L’attention peut sélectionner et se focaliser sur un objet pour un traitement, et pas seulement balayer l’espace. Lorsque nous regardons un reflet dans une vitrine de magasin, nous devons ignorer le contenu de la vitrine et nous concentrer sur notre reflet. Mais notre reflet chevauche l’image. Ils occupent le même emplacement spatial, donc les deux devraient tomber dans le faisceau d’attention, mais nous pouvons considérer notre reflet comme un objet distinct et ignorer le reste. 

Une conséquence de ce phénomène est que nous pouvons ne pas percevoir quelque chose dans notre champ de vision si notre attention est déjà focalisée sur un autre objet distinct. C’est le phénomène de cécité au changement.


L’attention ne se comporte pas toujours comme un faisceau spatial, mais peut se focaliser sur un objet et ignorer le reste.

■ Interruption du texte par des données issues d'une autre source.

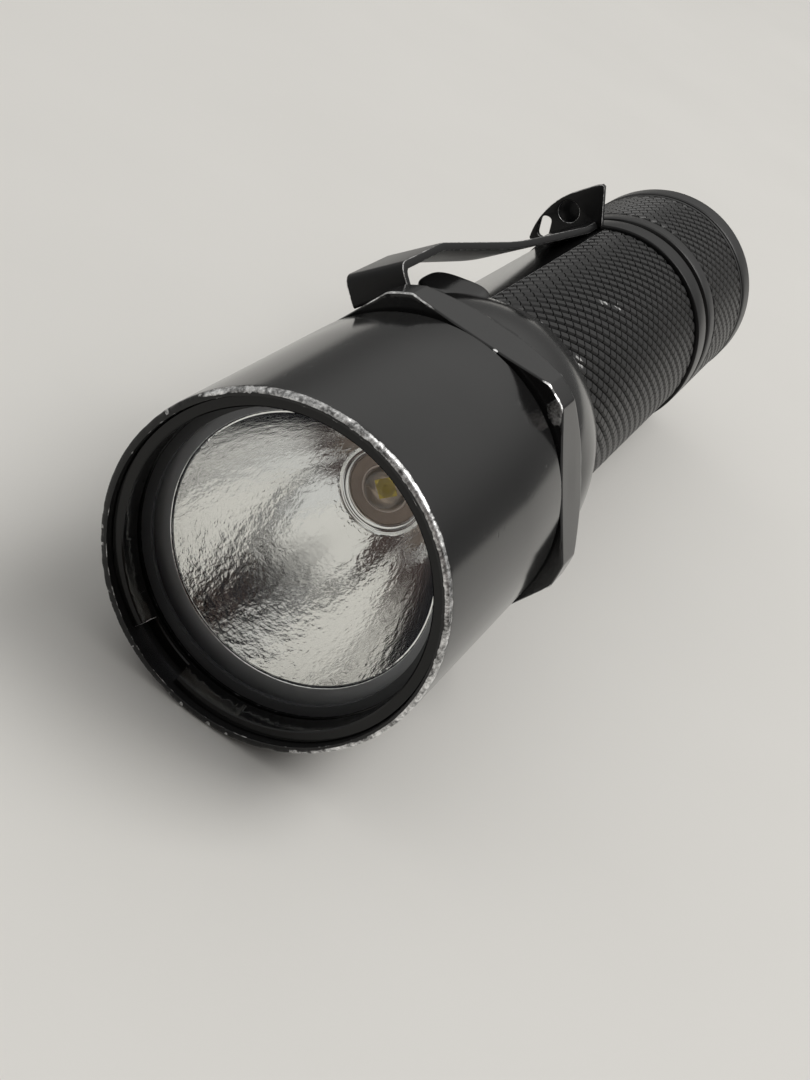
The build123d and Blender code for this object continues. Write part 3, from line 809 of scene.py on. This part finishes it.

Sans attention, il n’y a pas de perception, même pour un stimulus dont nous pensons qu’il devrait être évident.

Cette attention focalisée sur un objet peut nous jouer des tours en gestion de classe. Lorsque nous n’avons pas défini de normes claires ni de routines en matière de comportements, nous nous retrouvons face à un environnement beaucoup plus diversifié. Cela va nous demander une vigilance accrue et beaucoup plus ciblée si nous voulons pouvoir continuer à enseigner dans de bonnes conditions. Parfois en ciblant et en évaluant spécifiquement le comportement d’un élève, nous allons être victime de la cécité au changement. 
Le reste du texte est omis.